_Supplied material_:
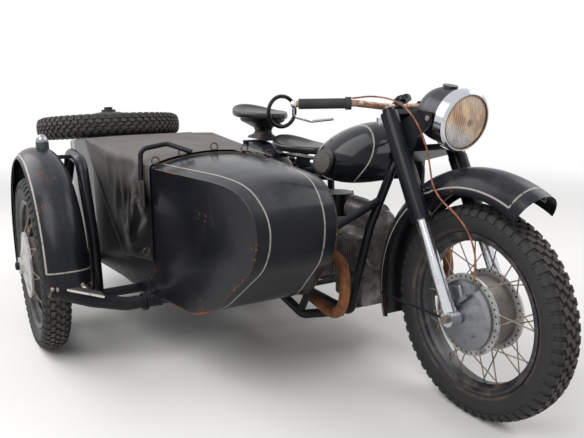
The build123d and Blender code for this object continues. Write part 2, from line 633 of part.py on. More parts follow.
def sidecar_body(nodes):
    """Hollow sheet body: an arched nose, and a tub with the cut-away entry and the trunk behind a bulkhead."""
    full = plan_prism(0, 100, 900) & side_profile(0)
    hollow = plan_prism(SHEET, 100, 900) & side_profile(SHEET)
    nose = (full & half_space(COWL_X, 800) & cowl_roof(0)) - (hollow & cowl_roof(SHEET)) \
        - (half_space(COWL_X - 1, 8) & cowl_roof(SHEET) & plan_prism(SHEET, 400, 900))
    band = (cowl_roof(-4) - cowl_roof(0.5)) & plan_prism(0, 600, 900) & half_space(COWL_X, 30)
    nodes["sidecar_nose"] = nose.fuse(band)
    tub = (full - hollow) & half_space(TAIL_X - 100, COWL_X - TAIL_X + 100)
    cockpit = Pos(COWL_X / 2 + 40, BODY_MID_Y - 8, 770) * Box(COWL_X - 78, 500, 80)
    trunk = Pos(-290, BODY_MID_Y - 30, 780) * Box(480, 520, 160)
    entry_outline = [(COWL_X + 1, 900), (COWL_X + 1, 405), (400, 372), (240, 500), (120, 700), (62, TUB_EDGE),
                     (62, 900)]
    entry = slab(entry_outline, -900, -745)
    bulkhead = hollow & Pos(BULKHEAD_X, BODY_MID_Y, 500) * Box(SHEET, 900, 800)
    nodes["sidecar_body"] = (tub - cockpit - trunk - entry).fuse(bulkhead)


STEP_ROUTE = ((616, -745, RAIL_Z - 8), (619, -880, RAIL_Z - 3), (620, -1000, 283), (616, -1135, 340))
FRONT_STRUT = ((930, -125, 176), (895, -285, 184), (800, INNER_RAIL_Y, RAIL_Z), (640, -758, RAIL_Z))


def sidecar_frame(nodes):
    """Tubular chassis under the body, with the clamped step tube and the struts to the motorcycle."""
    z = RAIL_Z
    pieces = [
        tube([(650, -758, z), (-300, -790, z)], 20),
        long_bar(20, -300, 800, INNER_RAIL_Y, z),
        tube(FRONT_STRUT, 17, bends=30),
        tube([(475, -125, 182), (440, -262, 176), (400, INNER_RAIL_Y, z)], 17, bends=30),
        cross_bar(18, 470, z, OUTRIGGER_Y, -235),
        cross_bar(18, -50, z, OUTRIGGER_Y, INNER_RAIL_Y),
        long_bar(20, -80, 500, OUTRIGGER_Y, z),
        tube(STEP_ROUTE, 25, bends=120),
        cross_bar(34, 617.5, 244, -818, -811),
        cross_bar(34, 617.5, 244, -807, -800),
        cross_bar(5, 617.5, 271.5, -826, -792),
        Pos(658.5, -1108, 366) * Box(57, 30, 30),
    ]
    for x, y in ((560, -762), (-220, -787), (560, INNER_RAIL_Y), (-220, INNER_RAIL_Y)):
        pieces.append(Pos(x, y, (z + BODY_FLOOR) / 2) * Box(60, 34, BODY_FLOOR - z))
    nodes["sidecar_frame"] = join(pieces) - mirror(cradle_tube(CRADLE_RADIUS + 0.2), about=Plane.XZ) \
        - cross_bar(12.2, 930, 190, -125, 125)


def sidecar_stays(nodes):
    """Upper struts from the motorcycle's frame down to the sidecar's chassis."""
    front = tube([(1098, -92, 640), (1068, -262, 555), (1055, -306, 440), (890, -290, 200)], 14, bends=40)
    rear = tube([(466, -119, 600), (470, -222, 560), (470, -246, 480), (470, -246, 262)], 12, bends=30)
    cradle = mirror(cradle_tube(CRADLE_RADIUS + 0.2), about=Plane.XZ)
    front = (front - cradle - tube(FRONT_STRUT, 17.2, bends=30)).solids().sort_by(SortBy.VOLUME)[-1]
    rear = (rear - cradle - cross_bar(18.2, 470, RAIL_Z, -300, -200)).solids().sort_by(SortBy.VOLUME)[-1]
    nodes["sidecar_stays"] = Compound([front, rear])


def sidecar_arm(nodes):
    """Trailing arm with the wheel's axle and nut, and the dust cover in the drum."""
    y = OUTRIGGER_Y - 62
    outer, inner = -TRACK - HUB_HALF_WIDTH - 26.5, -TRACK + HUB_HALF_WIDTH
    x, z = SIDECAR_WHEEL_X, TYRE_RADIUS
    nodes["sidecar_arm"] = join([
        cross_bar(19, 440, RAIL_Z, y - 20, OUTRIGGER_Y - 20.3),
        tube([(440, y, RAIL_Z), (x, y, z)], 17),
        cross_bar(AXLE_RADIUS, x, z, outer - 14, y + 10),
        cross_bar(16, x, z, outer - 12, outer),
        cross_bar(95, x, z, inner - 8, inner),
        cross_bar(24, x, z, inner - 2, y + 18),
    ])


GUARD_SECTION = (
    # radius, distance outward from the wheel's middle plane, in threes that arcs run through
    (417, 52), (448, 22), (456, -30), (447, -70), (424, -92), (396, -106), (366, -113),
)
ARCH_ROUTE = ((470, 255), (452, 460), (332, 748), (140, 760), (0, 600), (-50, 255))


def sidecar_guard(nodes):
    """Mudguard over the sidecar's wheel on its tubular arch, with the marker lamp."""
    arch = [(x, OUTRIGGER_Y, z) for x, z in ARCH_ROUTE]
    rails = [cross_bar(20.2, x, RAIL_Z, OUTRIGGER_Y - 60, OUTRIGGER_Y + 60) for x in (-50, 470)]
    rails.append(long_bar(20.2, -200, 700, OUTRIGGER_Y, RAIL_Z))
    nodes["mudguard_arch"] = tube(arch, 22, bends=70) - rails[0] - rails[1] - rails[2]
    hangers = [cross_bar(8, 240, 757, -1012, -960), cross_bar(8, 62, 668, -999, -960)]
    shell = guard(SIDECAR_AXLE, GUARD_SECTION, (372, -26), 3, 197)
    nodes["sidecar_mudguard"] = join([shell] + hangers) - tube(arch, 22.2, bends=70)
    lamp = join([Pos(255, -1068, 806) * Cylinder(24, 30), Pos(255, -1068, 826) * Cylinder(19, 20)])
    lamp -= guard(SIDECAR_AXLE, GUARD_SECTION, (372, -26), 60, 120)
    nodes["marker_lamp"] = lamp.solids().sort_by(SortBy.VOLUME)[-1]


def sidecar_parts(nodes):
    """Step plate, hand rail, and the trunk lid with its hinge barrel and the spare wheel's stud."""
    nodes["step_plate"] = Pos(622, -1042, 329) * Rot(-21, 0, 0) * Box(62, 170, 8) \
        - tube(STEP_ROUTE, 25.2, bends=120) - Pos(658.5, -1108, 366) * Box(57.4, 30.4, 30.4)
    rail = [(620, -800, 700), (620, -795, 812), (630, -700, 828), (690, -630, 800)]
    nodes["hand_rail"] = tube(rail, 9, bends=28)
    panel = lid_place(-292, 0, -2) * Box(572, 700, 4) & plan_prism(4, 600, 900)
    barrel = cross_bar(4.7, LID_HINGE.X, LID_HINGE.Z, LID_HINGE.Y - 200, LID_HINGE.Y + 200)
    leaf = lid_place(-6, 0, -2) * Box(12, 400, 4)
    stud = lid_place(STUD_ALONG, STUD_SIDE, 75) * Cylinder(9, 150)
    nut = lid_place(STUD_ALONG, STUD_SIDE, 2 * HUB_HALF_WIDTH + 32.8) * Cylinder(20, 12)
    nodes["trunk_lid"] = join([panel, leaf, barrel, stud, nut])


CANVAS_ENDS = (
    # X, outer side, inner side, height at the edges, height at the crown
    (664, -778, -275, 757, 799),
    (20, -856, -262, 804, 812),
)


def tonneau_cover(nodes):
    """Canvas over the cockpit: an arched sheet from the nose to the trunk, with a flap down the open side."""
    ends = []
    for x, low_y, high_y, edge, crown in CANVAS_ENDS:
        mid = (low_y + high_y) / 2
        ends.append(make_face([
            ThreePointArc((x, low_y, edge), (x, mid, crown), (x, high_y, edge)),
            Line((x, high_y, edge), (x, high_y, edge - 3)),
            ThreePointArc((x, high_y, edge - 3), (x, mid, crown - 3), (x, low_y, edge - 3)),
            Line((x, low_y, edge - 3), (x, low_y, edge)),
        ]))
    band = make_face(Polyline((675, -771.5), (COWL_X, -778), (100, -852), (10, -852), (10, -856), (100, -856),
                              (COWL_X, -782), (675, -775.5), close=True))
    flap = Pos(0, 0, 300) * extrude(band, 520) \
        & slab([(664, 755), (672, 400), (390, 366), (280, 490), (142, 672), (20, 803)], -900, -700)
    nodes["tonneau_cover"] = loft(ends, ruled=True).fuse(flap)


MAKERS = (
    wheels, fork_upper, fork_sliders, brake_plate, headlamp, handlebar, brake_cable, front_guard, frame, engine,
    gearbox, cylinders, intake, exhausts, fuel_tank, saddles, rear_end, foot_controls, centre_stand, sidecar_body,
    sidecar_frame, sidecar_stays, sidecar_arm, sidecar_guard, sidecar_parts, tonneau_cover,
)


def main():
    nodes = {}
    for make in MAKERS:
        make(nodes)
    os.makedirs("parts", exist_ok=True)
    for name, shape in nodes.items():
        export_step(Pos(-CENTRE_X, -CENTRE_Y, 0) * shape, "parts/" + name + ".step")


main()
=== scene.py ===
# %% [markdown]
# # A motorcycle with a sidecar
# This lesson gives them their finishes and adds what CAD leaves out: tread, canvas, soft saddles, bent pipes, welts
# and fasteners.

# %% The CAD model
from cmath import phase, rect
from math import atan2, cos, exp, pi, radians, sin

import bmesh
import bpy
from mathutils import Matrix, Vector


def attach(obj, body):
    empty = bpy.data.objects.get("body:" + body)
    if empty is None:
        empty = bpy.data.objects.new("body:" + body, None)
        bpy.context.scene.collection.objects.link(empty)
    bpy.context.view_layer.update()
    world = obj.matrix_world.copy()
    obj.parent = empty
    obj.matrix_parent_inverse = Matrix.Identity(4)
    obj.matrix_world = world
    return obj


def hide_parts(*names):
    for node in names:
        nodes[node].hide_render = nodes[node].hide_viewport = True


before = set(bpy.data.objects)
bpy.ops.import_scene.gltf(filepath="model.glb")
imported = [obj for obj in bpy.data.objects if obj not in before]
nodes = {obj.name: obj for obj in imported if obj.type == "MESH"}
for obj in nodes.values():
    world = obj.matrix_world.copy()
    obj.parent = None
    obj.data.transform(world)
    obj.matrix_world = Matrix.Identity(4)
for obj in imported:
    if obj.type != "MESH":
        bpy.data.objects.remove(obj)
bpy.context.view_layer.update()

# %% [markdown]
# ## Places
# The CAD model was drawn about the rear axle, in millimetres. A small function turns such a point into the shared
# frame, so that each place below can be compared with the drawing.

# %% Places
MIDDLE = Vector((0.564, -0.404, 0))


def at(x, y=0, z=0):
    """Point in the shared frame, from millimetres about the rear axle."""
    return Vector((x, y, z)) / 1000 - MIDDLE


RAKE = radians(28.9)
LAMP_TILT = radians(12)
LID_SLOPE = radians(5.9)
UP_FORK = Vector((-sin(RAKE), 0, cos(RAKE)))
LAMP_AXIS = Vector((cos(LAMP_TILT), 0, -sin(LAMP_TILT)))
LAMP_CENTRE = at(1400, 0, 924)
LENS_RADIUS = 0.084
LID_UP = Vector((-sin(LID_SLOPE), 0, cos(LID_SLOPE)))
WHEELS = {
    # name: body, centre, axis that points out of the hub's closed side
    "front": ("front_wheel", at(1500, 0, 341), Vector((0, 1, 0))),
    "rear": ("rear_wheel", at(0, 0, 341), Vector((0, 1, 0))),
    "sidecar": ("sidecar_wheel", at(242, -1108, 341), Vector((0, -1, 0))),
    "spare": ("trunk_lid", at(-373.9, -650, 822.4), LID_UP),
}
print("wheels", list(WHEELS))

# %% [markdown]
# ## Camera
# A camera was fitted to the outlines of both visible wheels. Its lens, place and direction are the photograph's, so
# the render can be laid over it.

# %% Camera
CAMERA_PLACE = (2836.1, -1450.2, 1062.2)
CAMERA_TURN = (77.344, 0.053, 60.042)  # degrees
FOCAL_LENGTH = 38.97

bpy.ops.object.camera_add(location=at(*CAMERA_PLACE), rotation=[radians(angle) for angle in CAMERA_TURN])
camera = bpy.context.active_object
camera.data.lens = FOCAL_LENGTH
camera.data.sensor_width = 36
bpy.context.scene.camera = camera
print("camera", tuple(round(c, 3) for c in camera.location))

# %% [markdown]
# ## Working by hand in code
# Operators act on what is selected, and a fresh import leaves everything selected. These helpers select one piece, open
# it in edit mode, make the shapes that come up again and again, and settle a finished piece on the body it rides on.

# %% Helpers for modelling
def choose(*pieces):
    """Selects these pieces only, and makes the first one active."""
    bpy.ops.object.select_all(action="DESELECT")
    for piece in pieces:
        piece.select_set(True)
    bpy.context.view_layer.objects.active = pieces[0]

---

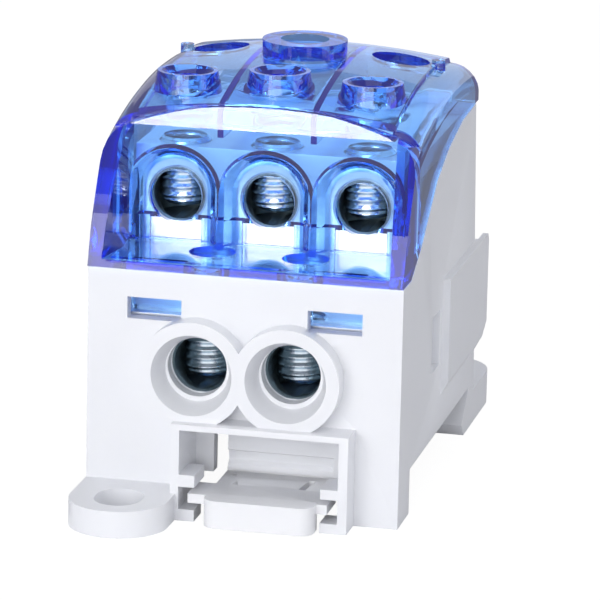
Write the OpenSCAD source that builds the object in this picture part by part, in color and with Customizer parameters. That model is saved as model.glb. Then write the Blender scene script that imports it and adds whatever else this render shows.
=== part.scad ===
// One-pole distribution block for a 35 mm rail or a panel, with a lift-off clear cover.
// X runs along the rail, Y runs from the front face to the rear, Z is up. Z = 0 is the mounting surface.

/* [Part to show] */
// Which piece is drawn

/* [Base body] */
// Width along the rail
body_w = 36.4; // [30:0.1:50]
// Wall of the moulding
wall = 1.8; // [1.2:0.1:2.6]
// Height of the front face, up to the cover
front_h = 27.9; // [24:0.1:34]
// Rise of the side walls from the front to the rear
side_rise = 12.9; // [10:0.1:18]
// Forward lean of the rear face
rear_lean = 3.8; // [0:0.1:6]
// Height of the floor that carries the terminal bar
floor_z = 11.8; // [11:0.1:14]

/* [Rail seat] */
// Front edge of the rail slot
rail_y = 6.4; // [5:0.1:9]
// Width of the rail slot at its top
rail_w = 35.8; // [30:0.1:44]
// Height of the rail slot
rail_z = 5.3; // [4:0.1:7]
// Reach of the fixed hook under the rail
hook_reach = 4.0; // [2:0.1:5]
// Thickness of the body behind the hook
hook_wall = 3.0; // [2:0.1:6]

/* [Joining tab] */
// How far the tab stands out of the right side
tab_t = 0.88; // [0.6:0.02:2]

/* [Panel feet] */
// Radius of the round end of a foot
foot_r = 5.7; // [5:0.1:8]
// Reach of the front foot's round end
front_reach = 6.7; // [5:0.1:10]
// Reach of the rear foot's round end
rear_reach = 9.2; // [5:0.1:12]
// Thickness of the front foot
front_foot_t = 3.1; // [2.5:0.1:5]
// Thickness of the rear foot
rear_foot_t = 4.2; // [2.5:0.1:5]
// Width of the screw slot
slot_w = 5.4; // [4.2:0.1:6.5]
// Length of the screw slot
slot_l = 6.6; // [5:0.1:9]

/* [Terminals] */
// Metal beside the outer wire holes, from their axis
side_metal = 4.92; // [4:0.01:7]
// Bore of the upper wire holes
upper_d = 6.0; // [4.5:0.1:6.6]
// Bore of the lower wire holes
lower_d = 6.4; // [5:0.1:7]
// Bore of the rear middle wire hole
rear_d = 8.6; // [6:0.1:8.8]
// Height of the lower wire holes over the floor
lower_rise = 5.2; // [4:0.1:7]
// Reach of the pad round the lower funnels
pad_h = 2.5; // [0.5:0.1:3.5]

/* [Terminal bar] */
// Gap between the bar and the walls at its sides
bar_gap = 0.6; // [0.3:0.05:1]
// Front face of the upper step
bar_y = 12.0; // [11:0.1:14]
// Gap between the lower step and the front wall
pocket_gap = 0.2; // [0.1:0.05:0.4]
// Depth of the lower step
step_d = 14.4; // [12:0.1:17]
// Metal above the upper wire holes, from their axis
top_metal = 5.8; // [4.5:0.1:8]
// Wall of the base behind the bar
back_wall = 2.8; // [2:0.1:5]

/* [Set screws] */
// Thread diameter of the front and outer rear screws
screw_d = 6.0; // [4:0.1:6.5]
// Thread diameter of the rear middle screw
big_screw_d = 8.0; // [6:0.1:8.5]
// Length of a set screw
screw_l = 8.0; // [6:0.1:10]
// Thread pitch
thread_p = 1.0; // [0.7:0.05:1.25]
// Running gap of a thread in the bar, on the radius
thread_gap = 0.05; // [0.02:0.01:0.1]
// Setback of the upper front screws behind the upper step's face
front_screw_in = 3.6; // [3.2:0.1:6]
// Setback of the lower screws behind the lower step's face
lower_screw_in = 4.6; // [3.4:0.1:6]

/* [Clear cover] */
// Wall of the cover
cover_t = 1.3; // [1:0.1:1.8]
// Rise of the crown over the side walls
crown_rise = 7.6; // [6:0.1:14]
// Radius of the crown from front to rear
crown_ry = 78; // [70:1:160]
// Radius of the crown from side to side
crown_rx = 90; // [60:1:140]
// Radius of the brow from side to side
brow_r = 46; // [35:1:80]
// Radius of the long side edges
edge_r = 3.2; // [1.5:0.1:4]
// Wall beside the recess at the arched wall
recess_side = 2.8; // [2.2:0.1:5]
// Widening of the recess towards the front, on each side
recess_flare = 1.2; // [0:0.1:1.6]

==

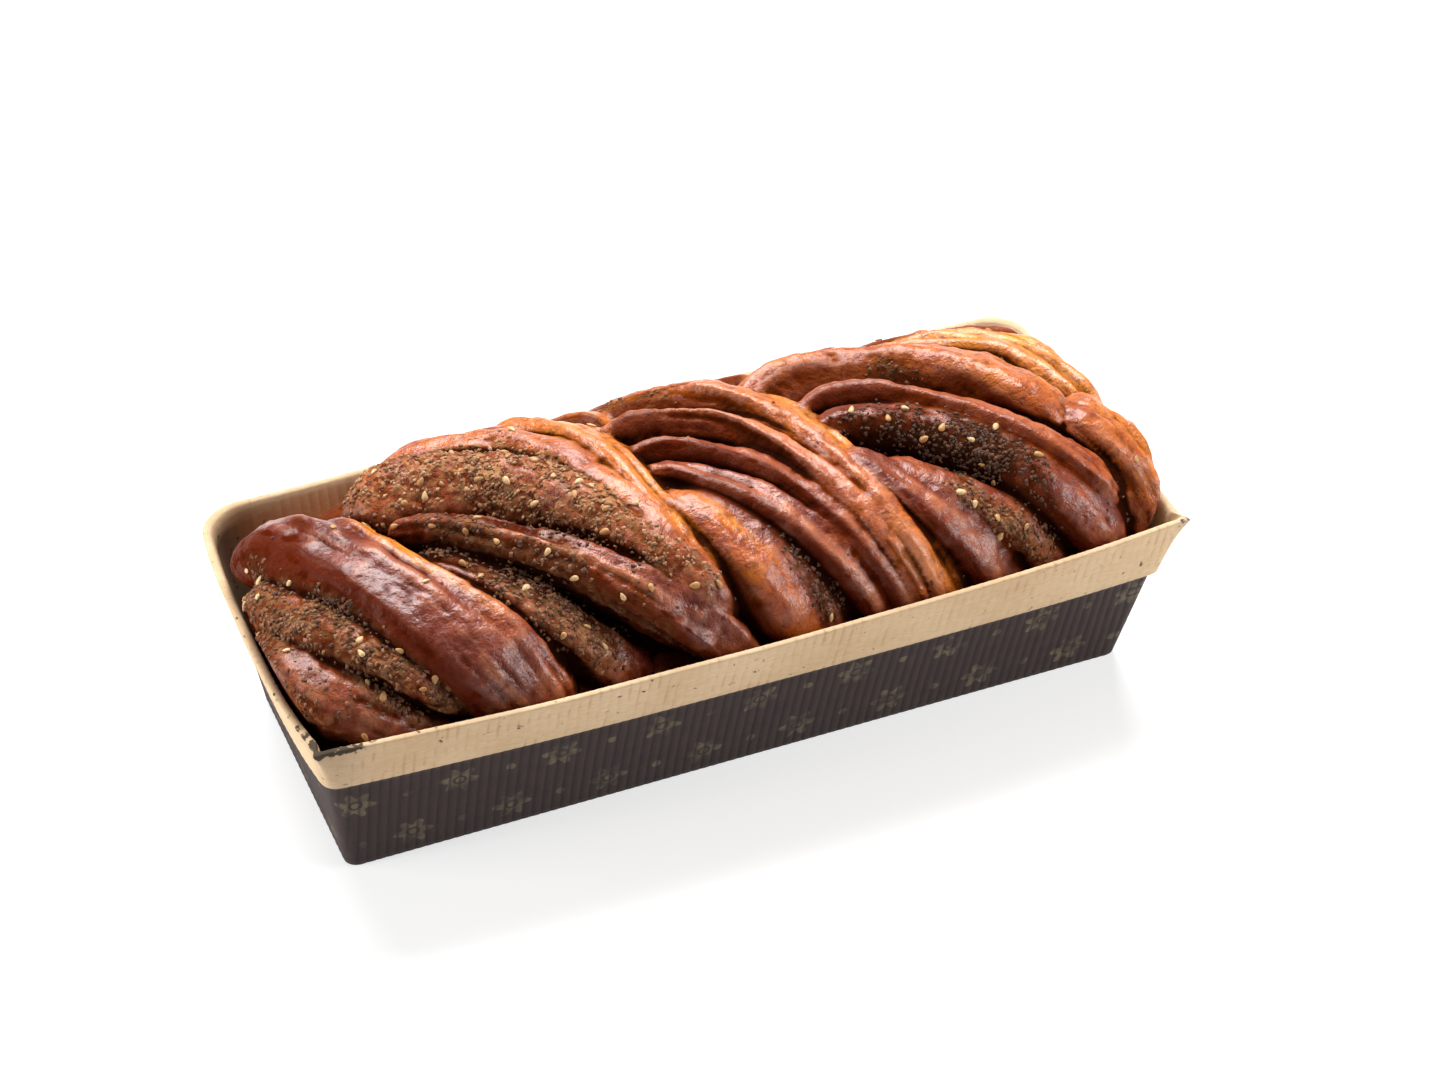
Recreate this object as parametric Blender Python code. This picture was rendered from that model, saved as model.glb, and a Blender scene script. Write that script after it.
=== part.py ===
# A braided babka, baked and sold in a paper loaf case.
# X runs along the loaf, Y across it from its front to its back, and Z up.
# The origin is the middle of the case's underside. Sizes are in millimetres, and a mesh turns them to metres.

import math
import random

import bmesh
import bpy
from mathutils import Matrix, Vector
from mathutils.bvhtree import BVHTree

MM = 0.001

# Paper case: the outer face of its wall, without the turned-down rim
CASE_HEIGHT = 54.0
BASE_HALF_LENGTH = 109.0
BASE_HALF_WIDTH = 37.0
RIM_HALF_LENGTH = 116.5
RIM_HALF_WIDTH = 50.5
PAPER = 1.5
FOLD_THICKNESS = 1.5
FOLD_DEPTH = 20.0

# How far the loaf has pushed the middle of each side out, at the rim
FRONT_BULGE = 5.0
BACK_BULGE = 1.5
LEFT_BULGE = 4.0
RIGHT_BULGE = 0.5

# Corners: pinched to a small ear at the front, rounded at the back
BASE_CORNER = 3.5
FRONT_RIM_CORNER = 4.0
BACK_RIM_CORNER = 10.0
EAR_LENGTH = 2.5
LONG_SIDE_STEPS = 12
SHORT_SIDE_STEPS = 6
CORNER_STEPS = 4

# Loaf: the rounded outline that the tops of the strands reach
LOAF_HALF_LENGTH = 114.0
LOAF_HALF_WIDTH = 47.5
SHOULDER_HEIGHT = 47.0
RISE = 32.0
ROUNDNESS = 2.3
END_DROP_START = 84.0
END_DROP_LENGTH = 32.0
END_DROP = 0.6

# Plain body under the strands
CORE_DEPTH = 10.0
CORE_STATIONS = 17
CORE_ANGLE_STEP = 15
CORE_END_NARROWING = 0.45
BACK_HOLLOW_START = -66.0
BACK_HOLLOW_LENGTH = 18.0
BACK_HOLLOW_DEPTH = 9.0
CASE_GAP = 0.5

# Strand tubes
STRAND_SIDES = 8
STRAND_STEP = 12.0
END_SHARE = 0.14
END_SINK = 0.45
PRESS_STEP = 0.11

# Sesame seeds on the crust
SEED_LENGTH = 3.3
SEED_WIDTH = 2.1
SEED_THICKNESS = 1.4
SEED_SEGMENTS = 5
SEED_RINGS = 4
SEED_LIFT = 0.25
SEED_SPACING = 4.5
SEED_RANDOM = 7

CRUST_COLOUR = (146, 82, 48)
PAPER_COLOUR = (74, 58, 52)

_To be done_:
Quote word for word every line from the one that has "The build123d and" through the one that has "(640, -758, RAIL_Z))".

_Task solution_:
The build123d and Blender code for this object continues. Write part 2, from line 633 of part.py on. More parts follow.
def sidecar_body(nodes):
    """Hollow sheet body: an arched nose, and a tub with the cut-away entry and the trunk behind a bulkhead."""
    full = plan_prism(0, 100, 900) & side_profile(0)
    hollow = plan_prism(SHEET, 100, 900) & side_profile(SHEET)
    nose = (full & half_space(COWL_X, 800) & cowl_roof(0)) - (hollow & cowl_roof(SHEET)) \
        - (half_space(COWL_X - 1, 8) & cowl_roof(SHEET) & plan_prism(SHEET, 400, 900))
    band = (cowl_roof(-4) - cowl_roof(0.5)) & plan_prism(0, 600, 900) & half_space(COWL_X, 30)
    nodes["sidecar_nose"] = nose.fuse(band)
    tub = (full - hollow) & half_space(TAIL_X - 100, COWL_X - TAIL_X + 100)
    cockpit = Pos(COWL_X / 2 + 40, BODY_MID_Y - 8, 770) * Box(COWL_X - 78, 500, 80)
    trunk = Pos(-290, BODY_MID_Y - 30, 780) * Box(480, 520, 160)
    entry_outline = [(COWL_X + 1, 900), (COWL_X + 1, 405), (400, 372), (240, 500), (120, 700), (62, TUB_EDGE),
                     (62, 900)]
    entry = slab(entry_outline, -900, -745)
    bulkhead = hollow & Pos(BULKHEAD_X, BODY_MID_Y, 500) * Box(SHEET, 900, 800)
    nodes["sidecar_body"] = (tub - cockpit - trunk - entry).fuse(bulkhead)


STEP_ROUTE = ((616, -745, RAIL_Z - 8), (619, -880, RAIL_Z - 3), (620, -1000, 283), (616, -1135, 340))
FRONT_STRUT = ((930, -125, 176), (895, -285, 184), (800, INNER_RAIL_Y, RAIL_Z), (640, -758, RAIL_Z))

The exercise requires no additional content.